--- START RECORDS TO USE ---
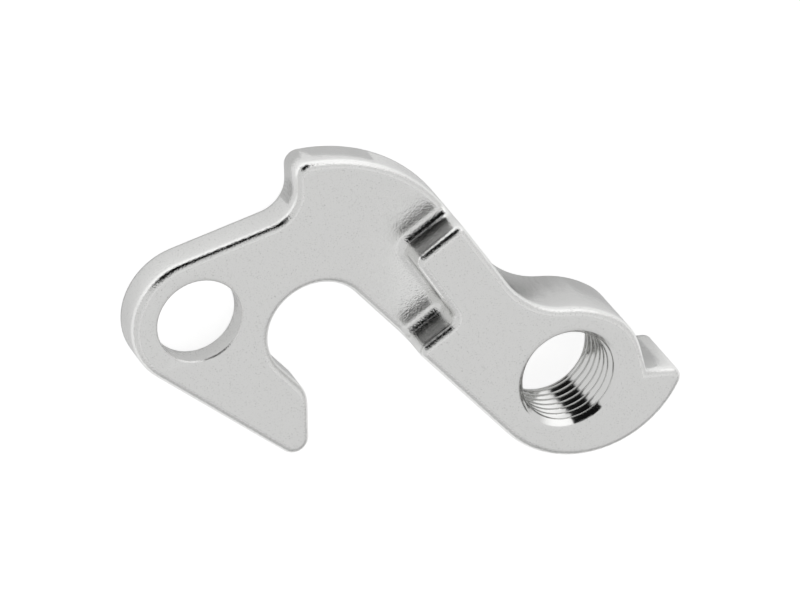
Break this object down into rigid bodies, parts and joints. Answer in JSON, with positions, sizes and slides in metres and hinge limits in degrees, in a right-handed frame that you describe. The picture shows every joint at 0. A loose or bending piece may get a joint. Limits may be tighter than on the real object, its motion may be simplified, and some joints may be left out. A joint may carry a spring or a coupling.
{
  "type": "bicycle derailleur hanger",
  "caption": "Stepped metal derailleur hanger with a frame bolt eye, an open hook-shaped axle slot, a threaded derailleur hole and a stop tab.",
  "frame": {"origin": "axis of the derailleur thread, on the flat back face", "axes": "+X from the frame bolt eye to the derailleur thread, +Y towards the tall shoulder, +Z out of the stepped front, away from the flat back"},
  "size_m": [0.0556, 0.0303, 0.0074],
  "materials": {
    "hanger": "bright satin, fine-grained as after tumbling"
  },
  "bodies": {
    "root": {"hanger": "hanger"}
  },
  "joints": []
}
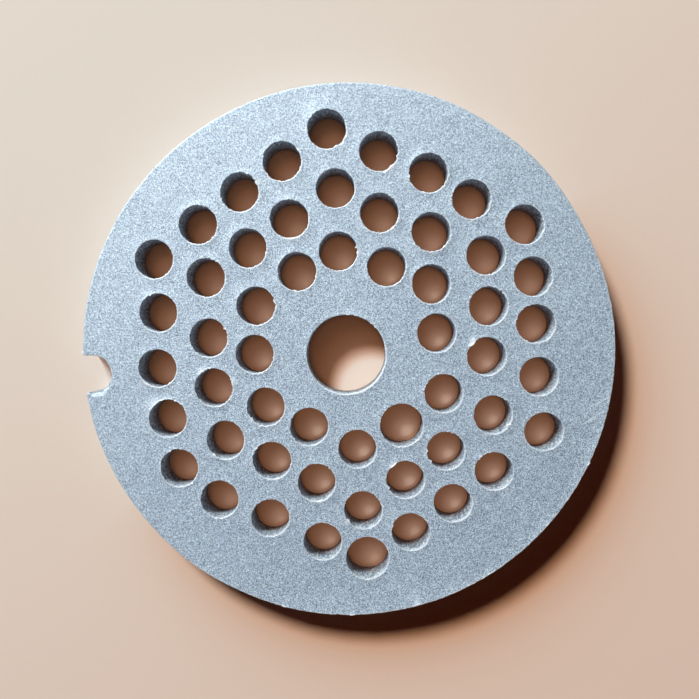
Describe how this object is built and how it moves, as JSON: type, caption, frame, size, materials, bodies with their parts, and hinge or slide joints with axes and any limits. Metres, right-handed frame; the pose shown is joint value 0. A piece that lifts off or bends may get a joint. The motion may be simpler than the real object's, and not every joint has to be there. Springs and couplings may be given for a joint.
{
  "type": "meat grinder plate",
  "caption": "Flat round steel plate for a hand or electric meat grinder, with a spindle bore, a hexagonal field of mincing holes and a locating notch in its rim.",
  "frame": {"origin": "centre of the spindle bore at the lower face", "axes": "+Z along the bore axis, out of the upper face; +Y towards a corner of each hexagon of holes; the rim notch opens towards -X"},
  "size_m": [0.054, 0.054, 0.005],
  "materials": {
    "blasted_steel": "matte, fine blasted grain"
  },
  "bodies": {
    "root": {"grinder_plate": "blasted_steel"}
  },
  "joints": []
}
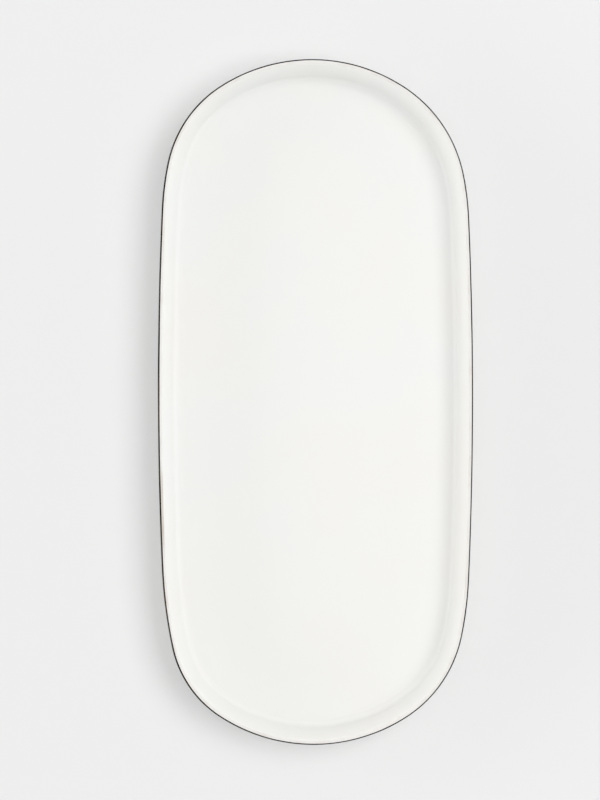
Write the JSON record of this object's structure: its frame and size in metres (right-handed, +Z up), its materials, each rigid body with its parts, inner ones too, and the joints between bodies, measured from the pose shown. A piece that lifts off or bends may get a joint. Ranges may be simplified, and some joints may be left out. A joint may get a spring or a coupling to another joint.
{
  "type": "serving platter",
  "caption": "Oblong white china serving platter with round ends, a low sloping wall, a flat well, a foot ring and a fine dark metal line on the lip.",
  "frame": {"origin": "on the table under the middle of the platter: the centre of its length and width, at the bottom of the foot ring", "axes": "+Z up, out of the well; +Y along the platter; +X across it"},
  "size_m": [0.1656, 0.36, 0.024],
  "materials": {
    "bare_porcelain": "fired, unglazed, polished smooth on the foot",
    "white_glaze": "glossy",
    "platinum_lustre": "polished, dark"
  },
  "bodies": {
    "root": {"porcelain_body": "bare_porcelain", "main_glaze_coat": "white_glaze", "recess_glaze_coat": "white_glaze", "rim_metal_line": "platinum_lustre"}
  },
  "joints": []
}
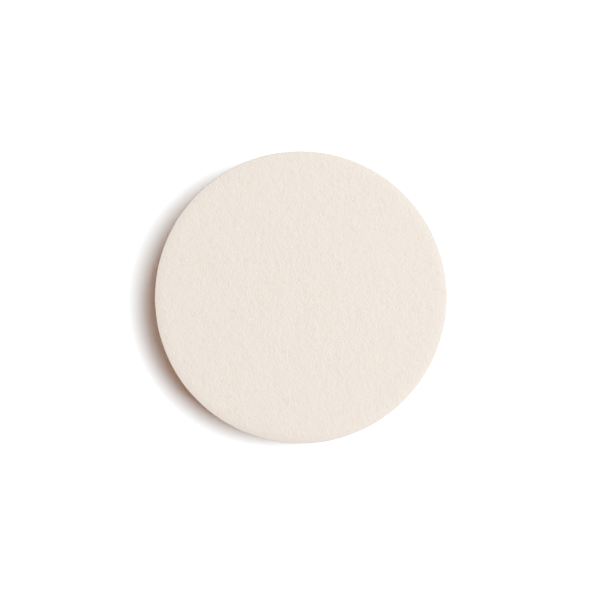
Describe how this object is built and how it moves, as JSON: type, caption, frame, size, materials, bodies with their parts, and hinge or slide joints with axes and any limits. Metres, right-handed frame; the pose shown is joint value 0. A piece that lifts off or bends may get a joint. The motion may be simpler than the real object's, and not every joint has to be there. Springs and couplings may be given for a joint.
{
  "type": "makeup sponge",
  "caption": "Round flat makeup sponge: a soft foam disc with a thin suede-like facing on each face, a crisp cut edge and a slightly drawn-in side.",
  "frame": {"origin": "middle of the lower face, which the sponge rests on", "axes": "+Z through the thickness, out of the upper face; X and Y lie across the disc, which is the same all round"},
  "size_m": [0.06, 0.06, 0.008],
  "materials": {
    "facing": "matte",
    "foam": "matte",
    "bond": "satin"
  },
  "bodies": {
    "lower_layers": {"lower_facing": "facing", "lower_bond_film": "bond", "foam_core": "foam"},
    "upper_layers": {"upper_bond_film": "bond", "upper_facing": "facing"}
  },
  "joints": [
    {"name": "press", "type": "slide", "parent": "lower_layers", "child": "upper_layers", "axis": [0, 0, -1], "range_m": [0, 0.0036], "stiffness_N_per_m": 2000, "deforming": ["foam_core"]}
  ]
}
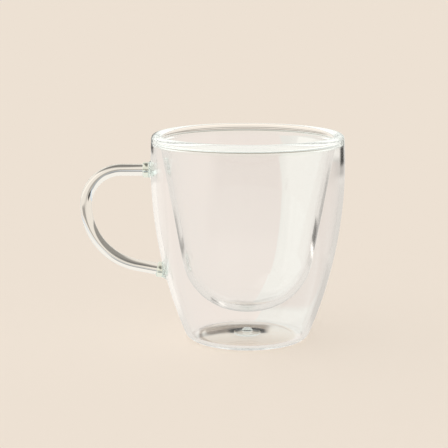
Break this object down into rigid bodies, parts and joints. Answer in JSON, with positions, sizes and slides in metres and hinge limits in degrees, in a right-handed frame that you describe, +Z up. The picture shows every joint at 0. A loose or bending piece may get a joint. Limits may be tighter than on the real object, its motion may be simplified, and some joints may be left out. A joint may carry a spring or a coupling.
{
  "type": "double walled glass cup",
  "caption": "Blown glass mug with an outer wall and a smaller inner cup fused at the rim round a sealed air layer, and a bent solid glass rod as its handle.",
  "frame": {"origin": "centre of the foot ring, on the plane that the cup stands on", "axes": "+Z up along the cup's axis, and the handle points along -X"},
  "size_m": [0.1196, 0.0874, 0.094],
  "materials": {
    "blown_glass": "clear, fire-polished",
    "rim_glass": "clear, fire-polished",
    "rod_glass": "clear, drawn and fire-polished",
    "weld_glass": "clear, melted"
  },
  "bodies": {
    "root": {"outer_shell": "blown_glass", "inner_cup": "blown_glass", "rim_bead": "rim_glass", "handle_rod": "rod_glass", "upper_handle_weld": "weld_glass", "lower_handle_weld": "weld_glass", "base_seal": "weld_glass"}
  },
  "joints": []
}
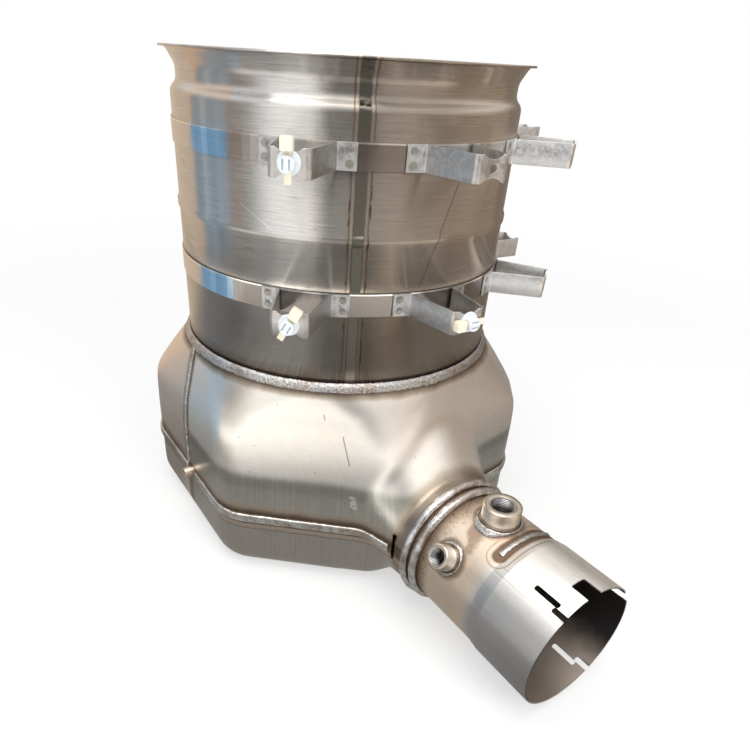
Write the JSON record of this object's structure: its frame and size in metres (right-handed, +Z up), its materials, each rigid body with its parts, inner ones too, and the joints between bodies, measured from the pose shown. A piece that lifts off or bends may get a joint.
--- END RECORDS TO USE ---
## EXERCISE DESCRIPTION
From the listing above, extract all records word for word.

## TASK ANSWER
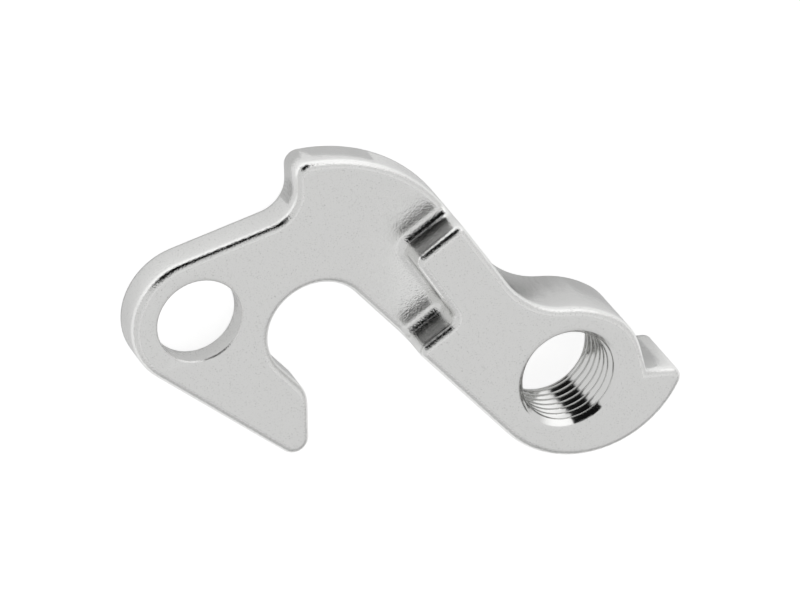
Break this object down into rigid bodies, parts and joints. Answer in JSON, with positions, sizes and slides in metres and hinge limits in degrees, in a right-handed frame that you describe. The picture shows every joint at 0. A loose or bending piece may get a joint. Limits may be tighter than on the real object, its motion may be simplified, and some joints may be left out. A joint may carry a spring or a coupling.
{
  "type": "bicycle derailleur hanger",
  "caption": "Stepped metal derailleur hanger with a frame bolt eye, an open hook-shaped axle slot, a threaded derailleur hole and a stop tab.",
  "frame": {"origin": "axis of the derailleur thread, on the flat back face", "axes": "+X from the frame bolt eye to the derailleur thread, +Y towards the tall shoulder, +Z out of the stepped front, away from the flat back"},
  "size_m": [0.0556, 0.0303, 0.0074],
  "materials": {
    "hanger": "bright satin, fine-grained as after tumbling"
  },
  "bodies": {
    "root": {"hanger": "hanger"}
  },
  "joints": []
}
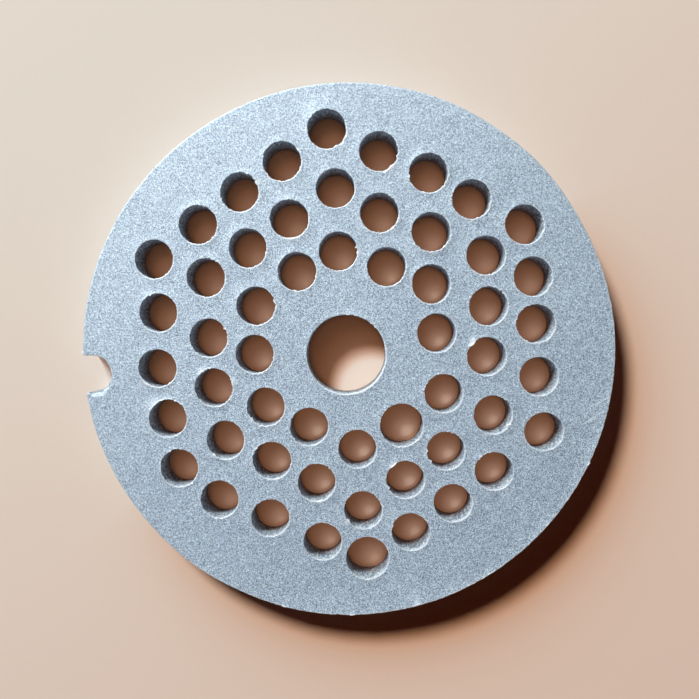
Describe how this object is built and how it moves, as JSON: type, caption, frame, size, materials, bodies with their parts, and hinge or slide joints with axes and any limits. Metres, right-handed frame; the pose shown is joint value 0. A piece that lifts off or bends may get a joint. The motion may be simpler than the real object's, and not every joint has to be there. Springs and couplings may be given for a joint.
{
  "type": "meat grinder plate",
  "caption": "Flat round steel plate for a hand or electric meat grinder, with a spindle bore, a hexagonal field of mincing holes and a locating notch in its rim.",
  "frame": {"origin": "centre of the spindle bore at the lower face", "axes": "+Z along the bore axis, out of the upper face; +Y towards a corner of each hexagon of holes; the rim notch opens towards -X"},
  "size_m": [0.054, 0.054, 0.005],
  "materials": {
    "blasted_steel": "matte, fine blasted grain"
  },
  "bodies": {
    "root": {"grinder_plate": "blasted_steel"}
  },
  "joints": []
}
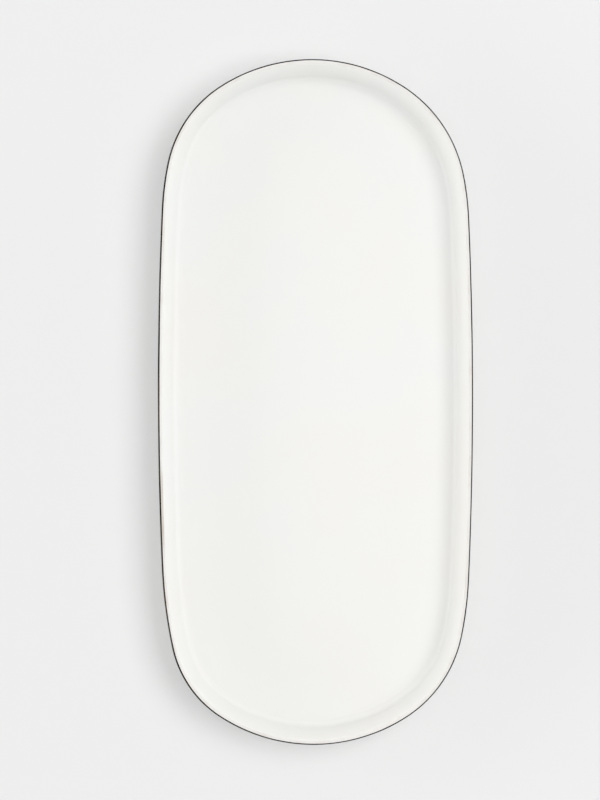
Write the JSON record of this object's structure: its frame and size in metres (right-handed, +Z up), its materials, each rigid body with its parts, inner ones too, and the joints between bodies, measured from the pose shown. A piece that lifts off or bends may get a joint. Ranges may be simplified, and some joints may be left out. A joint may get a spring or a coupling to another joint.
{
  "type": "serving platter",
  "caption": "Oblong white china serving platter with round ends, a low sloping wall, a flat well, a foot ring and a fine dark metal line on the lip.",
  "frame": {"origin": "on the table under the middle of the platter: the centre of its length and width, at the bottom of the foot ring", "axes": "+Z up, out of the well; +Y along the platter; +X across it"},
  "size_m": [0.1656, 0.36, 0.024],
  "materials": {
    "bare_porcelain": "fired, unglazed, polished smooth on the foot",
    "white_glaze": "glossy",
    "platinum_lustre": "polished, dark"
  },
  "bodies": {
    "root": {"porcelain_body": "bare_porcelain", "main_glaze_coat": "white_glaze", "recess_glaze_coat": "white_glaze", "rim_metal_line": "platinum_lustre"}
  },
  "joints": []
}
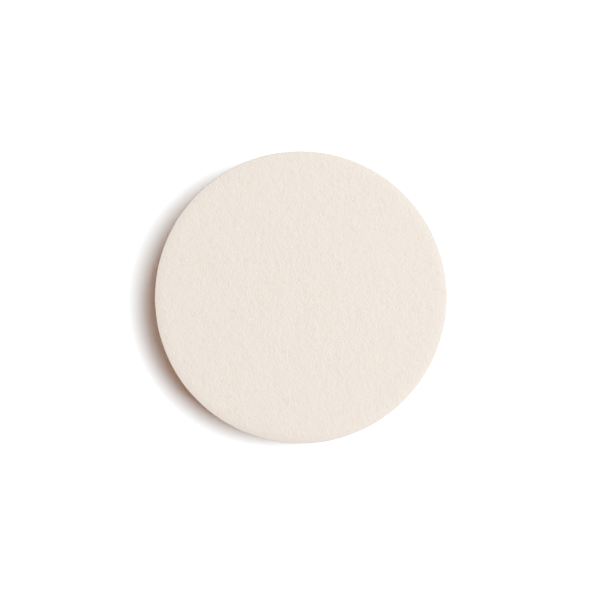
Describe how this object is built and how it moves, as JSON: type, caption, frame, size, materials, bodies with their parts, and hinge or slide joints with axes and any limits. Metres, right-handed frame; the pose shown is joint value 0. A piece that lifts off or bends may get a joint. The motion may be simpler than the real object's, and not every joint has to be there. Springs and couplings may be given for a joint.
{
  "type": "makeup sponge",
  "caption": "Round flat makeup sponge: a soft foam disc with a thin suede-like facing on each face, a crisp cut edge and a slightly drawn-in side.",
  "frame": {"origin": "middle of the lower face, which the sponge rests on", "axes": "+Z through the thickness, out of the upper face; X and Y lie across the disc, which is the same all round"},
  "size_m": [0.06, 0.06, 0.008],
  "materials": {
    "facing": "matte",
    "foam": "matte",
    "bond": "satin"
  },
  "bodies": {
    "lower_layers": {"lower_facing": "facing", "lower_bond_film": "bond", "foam_core": "foam"},
    "upper_layers": {"upper_bond_film": "bond", "upper_facing": "facing"}
  },
  "joints": [
    {"name": "press", "type": "slide", "parent": "lower_layers", "child": "upper_layers", "axis": [0, 0, -1], "range_m": [0, 0.0036], "stiffness_N_per_m": 2000, "deforming": ["foam_core"]}
  ]
}
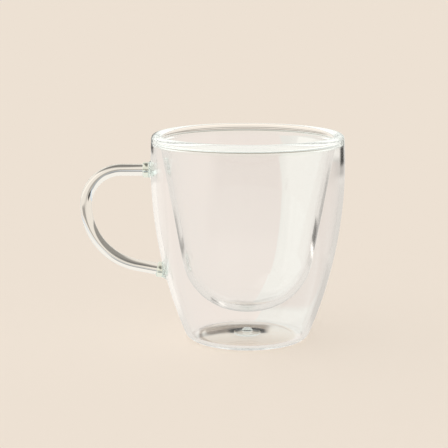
Break this object down into rigid bodies, parts and joints. Answer in JSON, with positions, sizes and slides in metres and hinge limits in degrees, in a right-handed frame that you describe, +Z up. The picture shows every joint at 0. A loose or bending piece may get a joint. Limits may be tighter than on the real object, its motion may be simplified, and some joints may be left out. A joint may carry a spring or a coupling.
{
  "type": "double walled glass cup",
  "caption": "Blown glass mug with an outer wall and a smaller inner cup fused at the rim round a sealed air layer, and a bent solid glass rod as its handle.",
  "frame": {"origin": "centre of the foot ring, on the plane that the cup stands on", "axes": "+Z up along the cup's axis, and the handle points along -X"},
  "size_m": [0.1196, 0.0874, 0.094],
  "materials": {
    "blown_glass": "clear, fire-polished",
    "rim_glass": "clear, fire-polished",
    "rod_glass": "clear, drawn and fire-polished",
    "weld_glass": "clear, melted"
  },
  "bodies": {
    "root": {"outer_shell": "blown_glass", "inner_cup": "blown_glass", "rim_bead": "rim_glass", "handle_rod": "rod_glass", "upper_handle_weld": "weld_glass", "lower_handle_weld": "weld_glass", "base_seal": "weld_glass"}
  },
  "joints": []
}
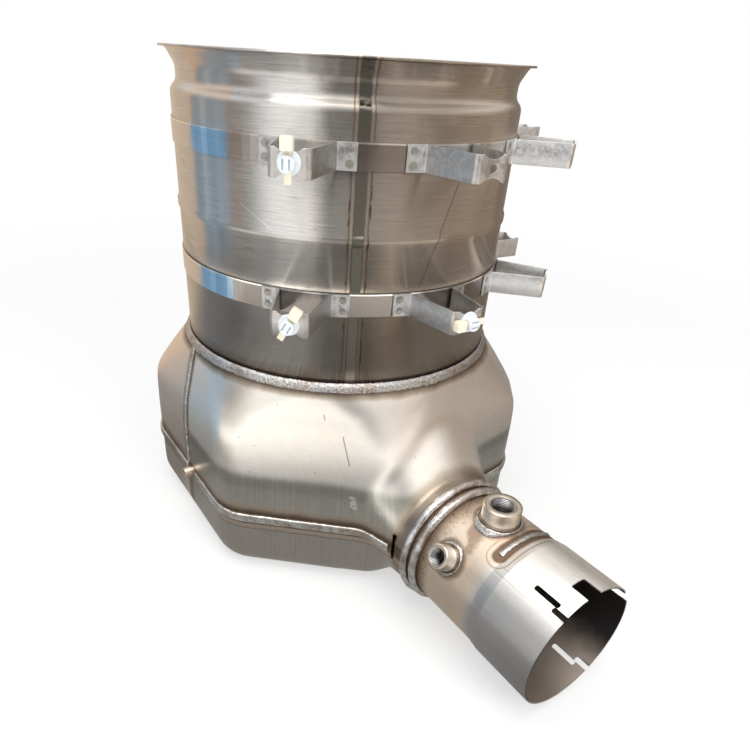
Write the JSON record of this object's structure: its frame and size in metres (right-handed, +Z up), its materials, each rigid body with its parts, inner ones too, and the joints between bodies, measured from the pose shown. A piece that lifts off or bends may get a joint.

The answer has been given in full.